Lunch (at a Tamil (in southern India) restaurant):
Sauces: dahl, savory coconut yogurt sauce, spicier orange sauce also with mustard seeds in it (mustard seeds seem to be in nearly everything)
Samosas (potato, pea filling in fried dough tetrahedron)
Masala dosa (giant crispy crepe with spiced potato filling—guess what else was in there? Mustard seeds; it was rolled up and folded kind of like a tortilla, but more square and compact)
Dessert: mango lassi & banana lassi (fresh and delicious!)
Look at all the options!
And remember our fast food adventures? Seems like Indians really have no need for lines. If it works just to sidle up to the counter and place your order whenever, then go ahead.

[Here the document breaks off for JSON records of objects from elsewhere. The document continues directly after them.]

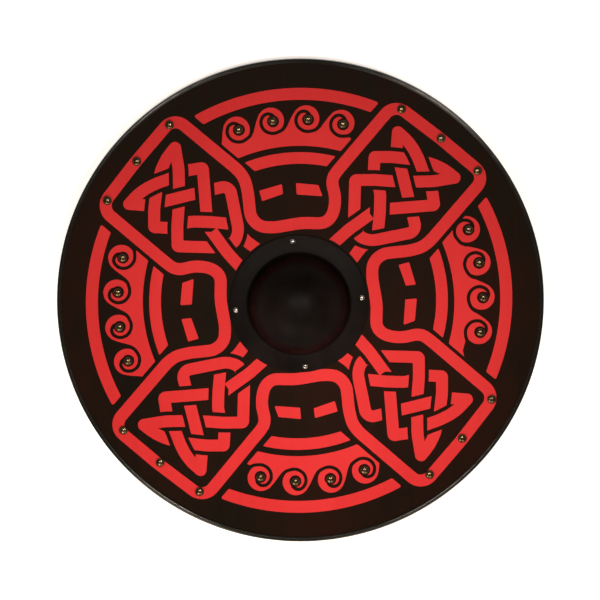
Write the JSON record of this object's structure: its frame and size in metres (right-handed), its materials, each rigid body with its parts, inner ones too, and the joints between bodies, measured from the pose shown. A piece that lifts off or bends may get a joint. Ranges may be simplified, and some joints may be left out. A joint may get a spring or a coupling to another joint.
{
  "type": "round wooden shield",
  "caption": "Round flat wooden shield, black with red knotwork and scrolls, with a dark domed steel boss, rounded black edging, dark brass nails and a wooden grip across the hand hole behind.",
  "frame": {"origin": "on the floor under the centre of the board, at the flat underside of the grip", "axes": "+Z out of the painted face, upwards as the shield lies on its grip; +Y to the top of the pattern as pictured; +X to its right"},
  "size_m": [0.59, 0.59, 0.0886],
  "materials": {
    "painted_board": "black paint with red painted ornament, satin; bare plywood behind",
    "black_edging": "black enamel, glossy, a little worn",
    "blackened_boss": "blackened steel, polished",
    "bright_pins": "bright steel",
    "dark_brass_nails": "antique dark brass, domed and polished on top",
    "bare_wood": "bare hardwood, oiled"
  },
  "bodies": {
    "root": {"board": "painted_board", "edging": "black_edging", "boss": "blackened_boss", "grip": "bare_wood", "boss_pin_top": "bright_pins", "boss_pin_left": "bright_pins", "boss_pin_bottom": "bright_pins", "boss_pin_right": "bright_pins", "scroll_nail_top_1": "dark_brass_nails", "scroll_nail_top_2": "dark_brass_nails", "scroll_nail_top_3": "dark_brass_nails", "scroll_nail_top_4": "dark_brass_nails", "scroll_nail_left_1": "dark_brass_nails", "scroll_nail_left_2": "dark_brass_nails", "scroll_nail_left_3": "dark_brass_nails", "scroll_nail_left_4": "dark_brass_nails", "scroll_nail_bottom_1": "dark_brass_nails", "scroll_nail_bottom_2": "dark_brass_nails", "scroll_nail_bottom_3": "dark_brass_nails", "scroll_nail_bottom_4": "dark_brass_nails", "scroll_nail_right_1": "dark_brass_nails", "scroll_nail_right_2": "dark_brass_nails", "scroll_nail_right_3": "dark_brass_nails", "scroll_nail_right_4": "dark_brass_nails", "knot_nail_top_right_1": "dark_brass_nails", "knot_nail_top_right_2": "dark_brass_nails", "knot_nail_top_right_3": "dark_brass_nails", "knot_nail_top_left_1": "dark_brass_nails", "knot_nail_top_left_2": "dark_brass_nails", "knot_nail_top_left_3": "dark_brass_nails", "knot_nail_bottom_left_1": "dark_brass_nails", "knot_nail_bottom_left_2": "dark_brass_nails", "knot_nail_bottom_left_3": "dark_brass_nails", "knot_nail_bottom_right_1": "dark_brass_nails", "knot_nail_bottom_right_2": "dark_brass_nails", "knot_nail_bottom_right_3": "dark_brass_nails"}
  },
  "joints": []
}
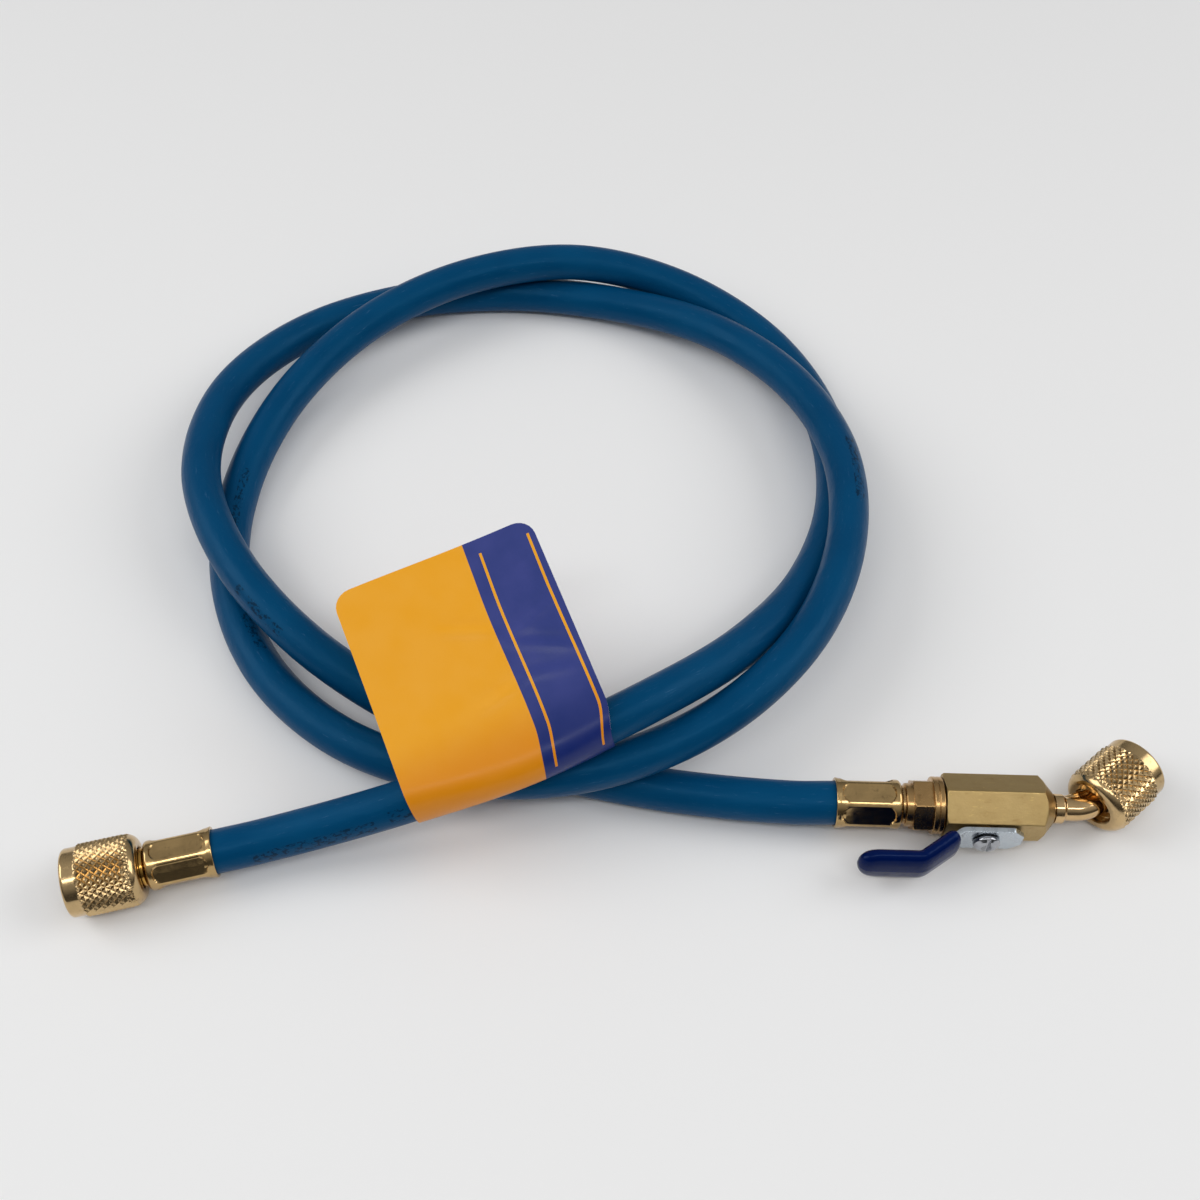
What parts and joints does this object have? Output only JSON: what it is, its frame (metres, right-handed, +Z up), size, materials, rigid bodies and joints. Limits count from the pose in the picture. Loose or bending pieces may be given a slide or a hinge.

Luckily the 'crowd' was fairly small, otherwise we may have ended up lassi-less. (And that would have been tragic!)

Dinner: we fended for ourselves with some simple bread and cheese—as well as some butter cookies we found in the apartment :)

Day 3:
Breakfast:
We ate cereal and 'milky milk' (as opposed to??), that we had bought at the little store the night before. No, the milk was not hot, nor watered-down :) But it did come in a plastic bag! Just 500mL. (F tells me milk-in-a-bag also exists in Germany and in Argentina (but both in 1 Liter bags)...go figure :) ) Also 'low-fat' or, as they call it here 'toned' milk is 3%, 'full fat' 6%. (What are they feeding Indian cows? It must be all the meditation. So that's what the cows do all day when they sit on the side of the road!)
Lunch:
We tided ourselves over at the Red Fort by buying ice cream—good old on a stick/in a pre-packaged cone.
Then, once we'd come back to the apartment, we set out exploring. The first place didn't seem to have savory food anymore (or maybe just not what I asked about?..we couldn't clarify, because they didn't speak English), so we kept walking. At the next shop, we saw some boys enjoying a fried triangle sandwich-sort-of-thing. We asked what they were having and ordered two :) They called it a cheese bun or something. I didn't notice much of what I'd call cheese, nor what they usually have as cheese here (paneer), but either way it was tasty.

It was a puff pastry square, folded on the diagonal and filled with coleslaw, a sprinkling of nuts and little hard crackers (these are often in spicy snack mixes) and then some thick lentil dahl (or something green lentilly). There was a sweet/spicy red sauce that we dipped it in. (We just ignored the tomato ketchup they gave us with it.) Yum!

Dinner:
Our Indian take-out (ordered by F's mentor for us) came in a metal stack of bowls/containers.

1 dish held fried puri (fried round flatbread)
another held a thin tomato-based curry with peas and chunks of paneer (a sort of cheese—the only kind I've ever seen/heard of in India)
sautéed, salted (I'm sure there were a few more spices) vegetables (there was potato and then something else..small seeds like a pepper, but the flesh consistency of cooked zucchini and a skin resembling green eggplant..who knows! But it was tasty too!)
And dessert – yum! Sweet balls of ground pistachios or cashews...some nut...vaguely like freshly ground peanut butter (so of course I liked it :) & F did too) It seemed to have been thickened with some sort of flour so that it formed a crumbly ball, almost like slightly dry sugar cookie dough.